For instance, it claims that continuing to prevent skilled workers from accessing public funds, despite the potential negative impact on people with disabilities, is justified “due to the necessity of protecting the public finances from migrants travelling to the UK with the purpose of accessing state benefits”. Maintaining the (non-pro-rated) salary thresholds is also deemed necessary: it ensures that, overall, migration has a “net positive fiscal contribution to the economy”. Moreover, it defends the use of going rates and salary thresholds as necessary to prevent exploitation of both domestic and migrant workers. Finally, it claims that the system in general ensures “that migration works in the best interests of the UK resident population”. Any direct or indirect discrimination as a result of these measures is therefore considered justified.
As noted, many distinguish between legitimate immigration restrictions based on skill and illegitimate discrimination based on factors like race. But as we’ve seen, immigration policies intended to stimulate economic growth and to protect access to welfare services for UK residents can discriminate on the basis of gender and physical ability as well as ethnicity and nationality. This is the case even when the use of the skilled/unskilled distinction isn’t intended to discriminate on the basis of such protected characteristics. Rather, it’s the result of how “skill” is measured given that “skill” doesn’t exist in a vacuum. And in the UK case, such discrimination is explicitly accepted as justified with reference to the “best interests of the UK resident population”.
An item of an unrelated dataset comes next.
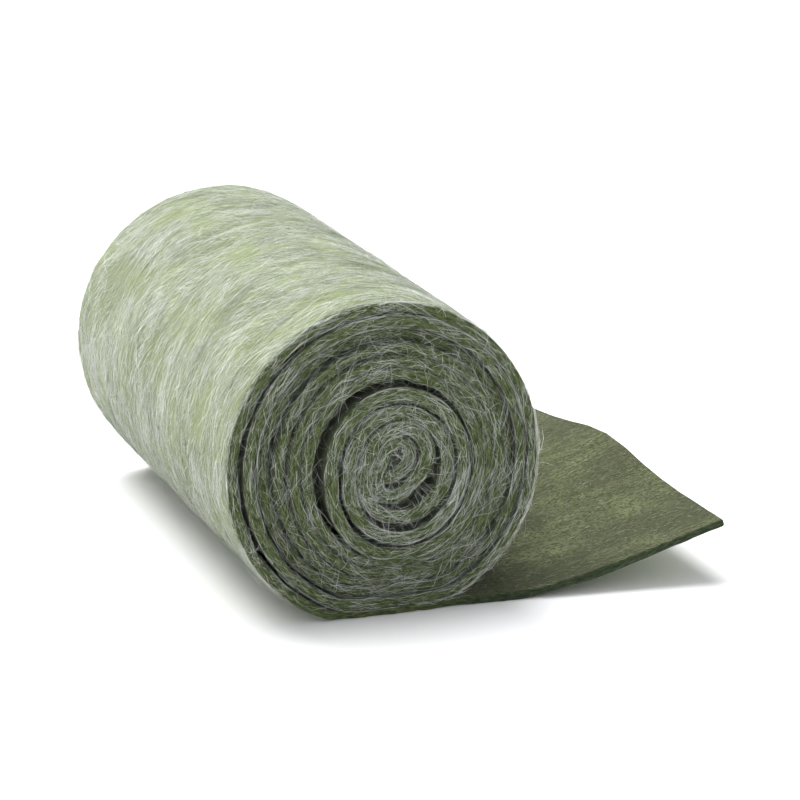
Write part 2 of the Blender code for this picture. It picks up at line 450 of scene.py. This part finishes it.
def streaks_group():
    """Fine strokes along the strip, drifting like the hair. Puts out a mask and patches."""
    tree = bpy.data.node_groups.new("felt_streaks", "ShaderNodeTree")
    tree.interface.new_socket("Vector", in_out="INPUT", socket_type="NodeSocketVector")
    tree.interface.new_socket("Strokes", in_out="OUTPUT", socket_type="NodeSocketFloat")
    tree.interface.new_socket("Patches", in_out="OUTPUT", socket_type="NodeSocketFloat")
    source = tree.nodes.new("NodeGroupInput")
    result = tree.nodes.new("NodeGroupOutput")
    drift = noise(tree, source.outputs["Vector"], DRIFT_SCALE, detail=2.0)
    push = tree.nodes.new("ShaderNodeVectorMath")
    push.operation = "MULTIPLY_ADD"
    push.inputs[1].default_value = DRIFT_PUSH
    tree.links.new(drift.outputs["Color"], push.inputs[0])
    tree.links.new(source.outputs["Vector"], push.inputs[2])
    strokes = noise(tree, stretched(tree, push.outputs[0], STROKE_SHAPE), roughness=0.6)
    patches = noise(tree, stretched(tree, push.outputs[0], PATCH_SHAPE), roughness=0.55)
    tree.links.new(ramp(tree, strokes.outputs["Fac"], *STROKE_RANGE), result.inputs["Strokes"])
    tree.links.new(ramp(tree, patches.outputs["Fac"], *PATCH_RANGE), result.inputs["Patches"])
    return tree


def felt_material():
    """Felt: streaky on its hairy face, mottled on its matted one, granular on its cut edges."""
    material = bpy.data.materials.new("sage_green_felt")
    material.use_nodes = True
    tree = material.node_tree
    surface = tree.nodes["Principled BSDF"]
    surface.inputs["Roughness"].default_value = 0.9
    surface.inputs["Sheen Weight"].default_value = 0.14
    surface.inputs["Sheen Roughness"].default_value = 0.5
    surface.inputs["Sheen Tint"].default_value = SHEEN_GREEN
    surface.inputs["Specular IOR Level"].default_value = 0.15
    strip = kept_on_mesh(tree, "strip").outputs["Vector"]
    cut, rim, inner, covered_shade, loose = (
        kept_on_mesh(tree, name).outputs["Fac"] for name in ("cut", "rim", "inner", "covered_shade", "loose")
    )
    streaks = tree.nodes.new("ShaderNodeGroup")
    streaks.node_tree = streaks_group()
    tree.links.new(strip, streaks.inputs["Vector"])
    patches, strokes = streaks.outputs["Patches"], streaks.outputs["Strokes"]
    layered = stretched(tree, strip, GRAIN_SHAPE)
    grain = noise(tree, layered, detail=4.0, roughness=0.7).outputs["Fac"]
    clouds = noise(tree, strip, CLOUD_SCALE).outputs["Fac"]
    specks = noise(tree, strip, SPECK_SCALE, detail=2.0, roughness=0.6).outputs["Fac"]
    flecks = ramp(tree, grain, *FLECK_RANGE)

    patched = blend_colours(tree, patches, GROUND_GREEN, PALE_SAGE)
    hairy = blend_colours(tree, strokes, GROUND_GREEN, patched)
    hairy = blend_colours(tree, rim, hairy, RIM_GREEN)
    tinted = blend_colours(tree, ramp(tree, clouds, *CLOUD_RANGE), INNER_BROWN, INNER_PALE)
    speckled = blend_colours(tree, ramp(tree, specks, *SPECK_RANGE), INNER_GREEN, tinted)
    matted = blend_colours(tree, ramp(tree, patches, *MATTED_RANGE), INNER_GREEN, speckled)
    face = blend_colours(tree, inner, hairy, matted)
    # Painted shade: faces covered by another turn go flat dark green, standing in for the shade in the
    # gaps between turns.
    face = blend_colours(tree, covered_shade, face, COVERED_SHADE_GREEN)
    wound_cut = blend_colours(tree, flecks, CUT_GREEN, CUT_PALE)
    # Painted shade: the loose end's cut edges get the darker copy of the cut colours.
    shaded_loose_cut = blend_colours(tree, flecks, LOOSE_CUT_SHADE_GREEN, LOOSE_CUT_SHADE_PALE)
    cut_face = blend_colours(tree, loose, wound_cut, shaded_loose_cut)
    tree.links.new(blend_colours(tree, cut, face, cut_face), surface.inputs["Base Color"])

    rough = tree.nodes.new("ShaderNodeMath")
    rough.operation = "ADD"
    tree.links.new(strokes, rough.inputs[0])
    tree.links.new(grain, rough.inputs[1])
    bump = tree.nodes.new("ShaderNodeBump")
    bump.inputs["Strength"].default_value = 0.7
    bump.inputs["Distance"].default_value = BUMP_DEPTH
    tree.links.new(rough.outputs[0], bump.inputs["Height"])
    tree.links.new(bump.outputs[0], surface.inputs["Normal"])
    return material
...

As it turns out, it is not easy to draw a neat line between “fair” selection based on skill and unfair selection based on ethnicity, gender, and so on. This gives rise to a dilemma: either we accept that an immigration system which discriminates against these protected characteristics is permissible as a tool for achieving domestic policy goals such as economic growth, or we maintain that such discrimination is not permissible but at the cost of rejecting skills-based immigration systems – at least those which consider skill in terms of salary and education – as unfair.